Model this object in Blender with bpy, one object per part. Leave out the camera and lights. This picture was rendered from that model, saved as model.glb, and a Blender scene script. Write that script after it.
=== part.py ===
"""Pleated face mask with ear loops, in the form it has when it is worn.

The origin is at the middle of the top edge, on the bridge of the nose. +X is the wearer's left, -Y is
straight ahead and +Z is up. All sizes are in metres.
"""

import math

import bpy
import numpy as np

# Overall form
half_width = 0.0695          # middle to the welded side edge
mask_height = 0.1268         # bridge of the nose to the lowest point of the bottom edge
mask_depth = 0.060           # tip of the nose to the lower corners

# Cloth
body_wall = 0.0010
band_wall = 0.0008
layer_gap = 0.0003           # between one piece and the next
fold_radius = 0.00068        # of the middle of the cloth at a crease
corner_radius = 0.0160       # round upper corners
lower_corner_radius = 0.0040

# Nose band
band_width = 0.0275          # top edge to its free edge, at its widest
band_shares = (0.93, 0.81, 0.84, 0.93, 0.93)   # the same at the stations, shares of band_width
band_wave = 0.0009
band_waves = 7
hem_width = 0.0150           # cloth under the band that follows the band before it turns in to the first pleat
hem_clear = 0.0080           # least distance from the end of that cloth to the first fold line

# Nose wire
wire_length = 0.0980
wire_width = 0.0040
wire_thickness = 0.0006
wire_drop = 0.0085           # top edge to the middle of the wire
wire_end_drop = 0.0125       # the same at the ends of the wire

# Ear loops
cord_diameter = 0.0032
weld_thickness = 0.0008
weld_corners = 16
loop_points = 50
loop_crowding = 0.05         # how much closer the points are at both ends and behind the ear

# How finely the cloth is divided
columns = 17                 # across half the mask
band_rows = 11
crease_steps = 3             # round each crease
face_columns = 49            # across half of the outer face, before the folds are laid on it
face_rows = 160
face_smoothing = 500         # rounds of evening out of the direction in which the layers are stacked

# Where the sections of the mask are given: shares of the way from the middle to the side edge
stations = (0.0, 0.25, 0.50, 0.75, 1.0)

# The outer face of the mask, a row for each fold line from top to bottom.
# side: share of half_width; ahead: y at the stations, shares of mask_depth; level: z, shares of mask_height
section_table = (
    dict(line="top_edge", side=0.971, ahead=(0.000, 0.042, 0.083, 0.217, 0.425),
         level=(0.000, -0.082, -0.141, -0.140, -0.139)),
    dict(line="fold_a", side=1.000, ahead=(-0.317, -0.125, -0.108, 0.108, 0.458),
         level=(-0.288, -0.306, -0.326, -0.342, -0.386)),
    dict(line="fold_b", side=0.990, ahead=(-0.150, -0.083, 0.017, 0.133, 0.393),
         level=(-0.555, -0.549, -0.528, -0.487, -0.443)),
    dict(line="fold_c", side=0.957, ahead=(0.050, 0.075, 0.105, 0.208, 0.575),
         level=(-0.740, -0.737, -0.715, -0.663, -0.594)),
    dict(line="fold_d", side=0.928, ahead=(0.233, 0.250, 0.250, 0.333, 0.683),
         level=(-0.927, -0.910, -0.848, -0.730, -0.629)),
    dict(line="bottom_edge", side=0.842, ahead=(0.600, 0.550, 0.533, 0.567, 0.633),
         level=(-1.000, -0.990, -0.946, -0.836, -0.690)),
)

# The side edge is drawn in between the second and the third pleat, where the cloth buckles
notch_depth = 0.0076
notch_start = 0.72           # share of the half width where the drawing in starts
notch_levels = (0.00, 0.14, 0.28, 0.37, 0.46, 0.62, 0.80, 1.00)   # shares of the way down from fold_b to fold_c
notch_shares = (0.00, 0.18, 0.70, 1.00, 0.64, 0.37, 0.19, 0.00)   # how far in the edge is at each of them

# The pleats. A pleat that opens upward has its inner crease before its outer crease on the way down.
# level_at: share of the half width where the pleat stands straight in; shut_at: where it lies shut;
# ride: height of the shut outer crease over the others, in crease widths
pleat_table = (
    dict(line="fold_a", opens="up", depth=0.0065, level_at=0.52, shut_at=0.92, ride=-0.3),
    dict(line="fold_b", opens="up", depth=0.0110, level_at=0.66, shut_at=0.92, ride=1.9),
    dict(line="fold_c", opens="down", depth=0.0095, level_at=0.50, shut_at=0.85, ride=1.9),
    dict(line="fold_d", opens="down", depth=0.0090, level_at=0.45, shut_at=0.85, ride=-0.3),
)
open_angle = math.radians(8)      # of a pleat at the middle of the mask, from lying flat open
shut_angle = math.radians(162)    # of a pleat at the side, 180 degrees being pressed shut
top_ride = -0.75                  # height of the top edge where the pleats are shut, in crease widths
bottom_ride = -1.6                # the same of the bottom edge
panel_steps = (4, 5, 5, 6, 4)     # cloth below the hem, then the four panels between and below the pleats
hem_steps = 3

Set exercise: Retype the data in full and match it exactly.

Written solution:
Model this object in Blender with bpy, one object per part. Leave out the camera and lights. This picture was rendered from that model, saved as model.glb, and a Blender scene script. Write that script after it.
=== part.py ===
"""Pleated face mask with ear loops, in the form it has when it is worn.

The origin is at the middle of the top edge, on the bridge of the nose. +X is the wearer's left, -Y is
straight ahead and +Z is up. All sizes are in metres.
"""

import math

import bpy
import numpy as np

# Overall form
half_width = 0.0695          # middle to the welded side edge
mask_height = 0.1268         # bridge of the nose to the lowest point of the bottom edge
mask_depth = 0.060           # tip of the nose to the lower corners

# Cloth
body_wall = 0.0010
band_wall = 0.0008
layer_gap = 0.0003           # between one piece and the next
fold_radius = 0.00068        # of the middle of the cloth at a crease
corner_radius = 0.0160       # round upper corners
lower_corner_radius = 0.0040

# Nose band
band_width = 0.0275          # top edge to its free edge, at its widest
band_shares = (0.93, 0.81, 0.84, 0.93, 0.93)   # the same at the stations, shares of band_width
band_wave = 0.0009
band_waves = 7
hem_width = 0.0150           # cloth under the band that follows the band before it turns in to the first pleat
hem_clear = 0.0080           # least distance from the end of that cloth to the first fold line

# Nose wire
wire_length = 0.0980
wire_width = 0.0040
wire_thickness = 0.0006
wire_drop = 0.0085           # top edge to the middle of the wire
wire_end_drop = 0.0125       # the same at the ends of the wire

# Ear loops
cord_diameter = 0.0032
weld_thickness = 0.0008
weld_corners = 16
loop_points = 50
loop_crowding = 0.05         # how much closer the points are at both ends and behind the ear

# How finely the cloth is divided
columns = 17                 # across half the mask
band_rows = 11
crease_steps = 3             # round each crease
face_columns = 49            # across half of the outer face, before the folds are laid on it
face_rows = 160
face_smoothing = 500         # rounds of evening out of the direction in which the layers are stacked

# Where the sections of the mask are given: shares of the way from the middle to the side edge
stations = (0.0, 0.25, 0.50, 0.75, 1.0)

# The outer face of the mask, a row for each fold line from top to bottom.
# side: share of half_width; ahead: y at the stations, shares of mask_depth; level: z, shares of mask_height
section_table = (
    dict(line="top_edge", side=0.971, ahead=(0.000, 0.042, 0.083, 0.217, 0.425),
         level=(0.000, -0.082, -0.141, -0.140, -0.139)),
    dict(line="fold_a", side=1.000, ahead=(-0.317, -0.125, -0.108, 0.108, 0.458),
         level=(-0.288, -0.306, -0.326, -0.342, -0.386)),
    dict(line="fold_b", side=0.990, ahead=(-0.150, -0.083, 0.017, 0.133, 0.393),
         level=(-0.555, -0.549, -0.528, -0.487, -0.443)),
    dict(line="fold_c", side=0.957, ahead=(0.050, 0.075, 0.105, 0.208, 0.575),
         level=(-0.740, -0.737, -0.715, -0.663, -0.594)),
    dict(line="fold_d", side=0.928, ahead=(0.233, 0.250, 0.250, 0.333, 0.683),
         level=(-0.927, -0.910, -0.848, -0.730, -0.629)),
    dict(line="bottom_edge", side=0.842, ahead=(0.600, 0.550, 0.533, 0.567, 0.633),
         level=(-1.000, -0.990, -0.946, -0.836, -0.690)),
)

# The side edge is drawn in between the second and the third pleat, where the cloth buckles
notch_depth = 0.0076
notch_start = 0.72           # share of the half width where the drawing in starts
notch_levels = (0.00, 0.14, 0.28, 0.37, 0.46, 0.62, 0.80, 1.00)   # shares of the way down from fold_b to fold_c
notch_shares = (0.00, 0.18, 0.70, 1.00, 0.64, 0.37, 0.19, 0.00)   # how far in the edge is at each of them

# The pleats. A pleat that opens upward has its inner crease before its outer crease on the way down.
# level_at: share of the half width where the pleat stands straight in; shut_at: where it lies shut;
# ride: height of the shut outer crease over the others, in crease widths
pleat_table = (
    dict(line="fold_a", opens="up", depth=0.0065, level_at=0.52, shut_at=0.92, ride=-0.3),
    dict(line="fold_b", opens="up", depth=0.0110, level_at=0.66, shut_at=0.92, ride=1.9),
    dict(line="fold_c", opens="down", depth=0.0095, level_at=0.50, shut_at=0.85, ride=1.9),
    dict(line="fold_d", opens="down", depth=0.0090, level_at=0.45, shut_at=0.85, ride=-0.3),
)
open_angle = math.radians(8)      # of a pleat at the middle of the mask, from lying flat open
shut_angle = math.radians(162)    # of a pleat at the side, 180 degrees being pressed shut
top_ride = -0.75                  # height of the top edge where the pleats are shut, in crease widths
bottom_ride = -1.6                # the same of the bottom edge
panel_steps = (4, 5, 5, 6, 4)     # cloth below the hem, then the four panels between and below the pleats
hem_steps = 3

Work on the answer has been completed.